### Data for this task ###

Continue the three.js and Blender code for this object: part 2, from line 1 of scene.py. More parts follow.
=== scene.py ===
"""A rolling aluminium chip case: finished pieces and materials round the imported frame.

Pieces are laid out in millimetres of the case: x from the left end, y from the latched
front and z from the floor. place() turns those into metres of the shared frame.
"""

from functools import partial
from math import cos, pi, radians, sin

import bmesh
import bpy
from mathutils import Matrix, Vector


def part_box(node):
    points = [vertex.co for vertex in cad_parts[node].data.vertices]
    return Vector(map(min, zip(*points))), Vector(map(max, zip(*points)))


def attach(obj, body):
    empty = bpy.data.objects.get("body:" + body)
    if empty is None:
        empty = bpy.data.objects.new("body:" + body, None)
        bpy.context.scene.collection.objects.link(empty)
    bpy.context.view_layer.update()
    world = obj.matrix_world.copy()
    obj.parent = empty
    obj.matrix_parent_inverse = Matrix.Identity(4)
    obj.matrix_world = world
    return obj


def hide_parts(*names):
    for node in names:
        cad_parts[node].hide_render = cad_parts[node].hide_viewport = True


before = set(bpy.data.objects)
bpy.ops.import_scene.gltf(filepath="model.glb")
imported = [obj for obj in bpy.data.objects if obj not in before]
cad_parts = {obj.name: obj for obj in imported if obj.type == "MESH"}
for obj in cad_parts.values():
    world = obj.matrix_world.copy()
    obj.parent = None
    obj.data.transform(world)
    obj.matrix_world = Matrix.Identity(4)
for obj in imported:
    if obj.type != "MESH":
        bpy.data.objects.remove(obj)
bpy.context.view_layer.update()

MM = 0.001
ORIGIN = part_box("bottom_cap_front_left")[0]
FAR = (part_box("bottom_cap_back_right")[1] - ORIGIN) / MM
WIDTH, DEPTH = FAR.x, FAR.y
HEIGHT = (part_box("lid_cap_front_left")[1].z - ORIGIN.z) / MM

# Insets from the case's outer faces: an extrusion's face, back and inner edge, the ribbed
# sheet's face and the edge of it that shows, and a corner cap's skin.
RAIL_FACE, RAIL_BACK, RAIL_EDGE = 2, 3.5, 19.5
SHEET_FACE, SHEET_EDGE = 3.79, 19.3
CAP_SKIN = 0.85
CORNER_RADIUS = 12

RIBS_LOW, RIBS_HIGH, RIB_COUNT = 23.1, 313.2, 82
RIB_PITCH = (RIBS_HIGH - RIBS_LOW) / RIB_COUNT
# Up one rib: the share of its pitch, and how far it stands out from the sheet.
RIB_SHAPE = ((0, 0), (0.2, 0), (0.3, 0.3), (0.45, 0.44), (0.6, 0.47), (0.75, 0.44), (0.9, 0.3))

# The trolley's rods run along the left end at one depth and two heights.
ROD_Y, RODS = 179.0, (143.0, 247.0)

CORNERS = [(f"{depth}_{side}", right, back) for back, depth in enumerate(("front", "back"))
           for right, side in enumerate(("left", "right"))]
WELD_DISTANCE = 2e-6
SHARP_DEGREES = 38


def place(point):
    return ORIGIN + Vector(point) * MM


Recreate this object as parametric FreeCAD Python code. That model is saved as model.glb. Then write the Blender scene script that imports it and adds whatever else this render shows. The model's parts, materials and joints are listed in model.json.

###

Print the listing above in its entirety, with every line exact.

» Result
Continue the three.js and Blender code for this object: part 2, from line 1 of scene.py. More parts follow.
=== scene.py ===
"""A rolling aluminium chip case: finished pieces and materials round the imported frame.

Pieces are laid out in millimetres of the case: x from the left end, y from the latched
front and z from the floor. place() turns those into metres of the shared frame.
"""

from functools import partial
from math import cos, pi, radians, sin

import bmesh
import bpy
from mathutils import Matrix, Vector


def part_box(node):
    points = [vertex.co for vertex in cad_parts[node].data.vertices]
    return Vector(map(min, zip(*points))), Vector(map(max, zip(*points)))


def attach(obj, body):
    empty = bpy.data.objects.get("body:" + body)
    if empty is None:
        empty = bpy.data.objects.new("body:" + body, None)
        bpy.context.scene.collection.objects.link(empty)
    bpy.context.view_layer.update()
    world = obj.matrix_world.copy()
    obj.parent = empty
    obj.matrix_parent_inverse = Matrix.Identity(4)
    obj.matrix_world = world
    return obj


def hide_parts(*names):
    for node in names:
        cad_parts[node].hide_render = cad_parts[node].hide_viewport = True


before = set(bpy.data.objects)
bpy.ops.import_scene.gltf(filepath="model.glb")
imported = [obj for obj in bpy.data.objects if obj not in before]
cad_parts = {obj.name: obj for obj in imported if obj.type == "MESH"}
for obj in cad_parts.values():
    world = obj.matrix_world.copy()
    obj.parent = None
    obj.data.transform(world)
    obj.matrix_world = Matrix.Identity(4)
for obj in imported:
    if obj.type != "MESH":
        bpy.data.objects.remove(obj)
bpy.context.view_layer.update()

MM = 0.001
ORIGIN = part_box("bottom_cap_front_left")[0]
FAR = (part_box("bottom_cap_back_right")[1] - ORIGIN) / MM
WIDTH, DEPTH = FAR.x, FAR.y
HEIGHT = (part_box("lid_cap_front_left")[1].z - ORIGIN.z) / MM

# Insets from the case's outer faces: an extrusion's face, back and inner edge, the ribbed
# sheet's face and the edge of it that shows, and a corner cap's skin.
RAIL_FACE, RAIL_BACK, RAIL_EDGE = 2, 3.5, 19.5
SHEET_FACE, SHEET_EDGE = 3.79, 19.3
CAP_SKIN = 0.85
CORNER_RADIUS = 12

RIBS_LOW, RIBS_HIGH, RIB_COUNT = 23.1, 313.2, 82
RIB_PITCH = (RIBS_HIGH - RIBS_LOW) / RIB_COUNT
# Up one rib: the share of its pitch, and how far it stands out from the sheet.
RIB_SHAPE = ((0, 0), (0.2, 0), (0.3, 0.3), (0.45, 0.44), (0.6, 0.47), (0.75, 0.44), (0.9, 0.3))

# The trolley's rods run along the left end at one depth and two heights.
ROD_Y, RODS = 179.0, (143.0, 247.0)

CORNERS = [(f"{depth}_{side}", right, back) for back, depth in enumerate(("front", "back"))
           for right, side in enumerate(("left", "right"))]
WELD_DISTANCE = 2e-6
SHARP_DEGREES = 38


def place(point):
    return ORIGIN + Vector(point) * MM


Recreate this object as parametric FreeCAD Python code. That model is saved as model.glb. Then write the Blender scene script that imports it and adds whatever else this render shows. The model's parts, materials and joints are listed in model.json.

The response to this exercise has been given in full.